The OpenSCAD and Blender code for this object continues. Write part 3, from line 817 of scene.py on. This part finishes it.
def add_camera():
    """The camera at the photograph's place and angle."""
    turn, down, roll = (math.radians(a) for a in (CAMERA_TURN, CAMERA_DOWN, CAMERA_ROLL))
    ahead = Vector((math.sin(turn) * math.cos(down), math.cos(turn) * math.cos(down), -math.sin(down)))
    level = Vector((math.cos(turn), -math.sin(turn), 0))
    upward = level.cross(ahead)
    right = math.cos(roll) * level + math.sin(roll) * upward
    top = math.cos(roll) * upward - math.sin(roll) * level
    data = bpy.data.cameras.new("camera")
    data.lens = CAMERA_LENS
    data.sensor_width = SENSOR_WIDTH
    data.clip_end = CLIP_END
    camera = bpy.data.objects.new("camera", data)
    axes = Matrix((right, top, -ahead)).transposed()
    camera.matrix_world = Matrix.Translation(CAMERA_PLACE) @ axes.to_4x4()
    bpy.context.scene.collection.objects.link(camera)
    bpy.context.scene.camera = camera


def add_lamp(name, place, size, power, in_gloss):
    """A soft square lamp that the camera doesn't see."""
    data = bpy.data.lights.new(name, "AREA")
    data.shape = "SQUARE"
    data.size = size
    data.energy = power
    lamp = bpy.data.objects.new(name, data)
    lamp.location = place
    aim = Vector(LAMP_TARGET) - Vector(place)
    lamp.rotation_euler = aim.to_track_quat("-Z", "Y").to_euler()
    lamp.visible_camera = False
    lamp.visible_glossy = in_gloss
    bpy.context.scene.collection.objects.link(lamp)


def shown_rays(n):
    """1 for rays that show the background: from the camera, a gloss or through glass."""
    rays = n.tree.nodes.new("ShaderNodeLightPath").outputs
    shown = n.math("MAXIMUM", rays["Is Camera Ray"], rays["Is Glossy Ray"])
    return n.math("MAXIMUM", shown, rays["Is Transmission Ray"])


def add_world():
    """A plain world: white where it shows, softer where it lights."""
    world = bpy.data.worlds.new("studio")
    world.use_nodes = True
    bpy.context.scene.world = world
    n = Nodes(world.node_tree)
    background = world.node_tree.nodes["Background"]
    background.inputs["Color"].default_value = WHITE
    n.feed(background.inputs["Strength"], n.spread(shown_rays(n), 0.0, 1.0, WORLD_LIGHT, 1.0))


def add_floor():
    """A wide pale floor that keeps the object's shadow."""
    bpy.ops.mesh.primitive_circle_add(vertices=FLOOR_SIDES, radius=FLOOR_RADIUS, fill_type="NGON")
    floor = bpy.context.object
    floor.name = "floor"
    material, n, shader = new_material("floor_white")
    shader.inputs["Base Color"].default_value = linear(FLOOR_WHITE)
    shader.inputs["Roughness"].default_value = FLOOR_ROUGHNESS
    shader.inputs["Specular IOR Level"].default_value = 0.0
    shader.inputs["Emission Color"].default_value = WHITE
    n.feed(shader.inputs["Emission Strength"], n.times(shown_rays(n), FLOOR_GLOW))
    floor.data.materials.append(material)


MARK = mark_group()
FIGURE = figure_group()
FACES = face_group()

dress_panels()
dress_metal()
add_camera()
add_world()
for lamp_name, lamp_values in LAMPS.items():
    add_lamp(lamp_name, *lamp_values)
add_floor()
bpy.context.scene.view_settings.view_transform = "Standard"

● ● ● ● ● ● ●

Write out a verbatim copy of the data, beginning with its first line and ending with the line that contains "1.0, WORLD_LIGHT, 1.0))".

The OpenSCAD and Blender code for this object continues. Write part 3, from line 817 of scene.py on. This part finishes it.
def add_camera():
    """The camera at the photograph's place and angle."""
    turn, down, roll = (math.radians(a) for a in (CAMERA_TURN, CAMERA_DOWN, CAMERA_ROLL))
    ahead = Vector((math.sin(turn) * math.cos(down), math.cos(turn) * math.cos(down), -math.sin(down)))
    level = Vector((math.cos(turn), -math.sin(turn), 0))
    upward = level.cross(ahead)
    right = math.cos(roll) * level + math.sin(roll) * upward
    top = math.cos(roll) * upward - math.sin(roll) * level
    data = bpy.data.cameras.new("camera")
    data.lens = CAMERA_LENS
    data.sensor_width = SENSOR_WIDTH
    data.clip_end = CLIP_END
    camera = bpy.data.objects.new("camera", data)
    axes = Matrix((right, top, -ahead)).transposed()
    camera.matrix_world = Matrix.Translation(CAMERA_PLACE) @ axes.to_4x4()
    bpy.context.scene.collection.objects.link(camera)
    bpy.context.scene.camera = camera


def add_lamp(name, place, size, power, in_gloss):
    """A soft square lamp that the camera doesn't see."""
    data = bpy.data.lights.new(name, "AREA")
    data.shape = "SQUARE"
    data.size = size
    data.energy = power
    lamp = bpy.data.objects.new(name, data)
    lamp.location = place
    aim = Vector(LAMP_TARGET) - Vector(place)
    lamp.rotation_euler = aim.to_track_quat("-Z", "Y").to_euler()
    lamp.visible_camera = False
    lamp.visible_glossy = in_gloss
    bpy.context.scene.collection.objects.link(lamp)


def shown_rays(n):
    """1 for rays that show the background: from the camera, a gloss or through glass."""
    rays = n.tree.nodes.new("ShaderNodeLightPath").outputs
    shown = n.math("MAXIMUM", rays["Is Camera Ray"], rays["Is Glossy Ray"])
    return n.math("MAXIMUM", shown, rays["Is Transmission Ray"])


def add_world():
    """A plain world: white where it shows, softer where it lights."""
    world = bpy.data.worlds.new("studio")
    world.use_nodes = True
    bpy.context.scene.world = world
    n = Nodes(world.node_tree)
    background = world.node_tree.nodes["Background"]
    background.inputs["Color"].default_value = WHITE
    n.feed(background.inputs["Strength"], n.spread(shown_rays(n), 0.0, 1.0, WORLD_LIGHT, 1.0))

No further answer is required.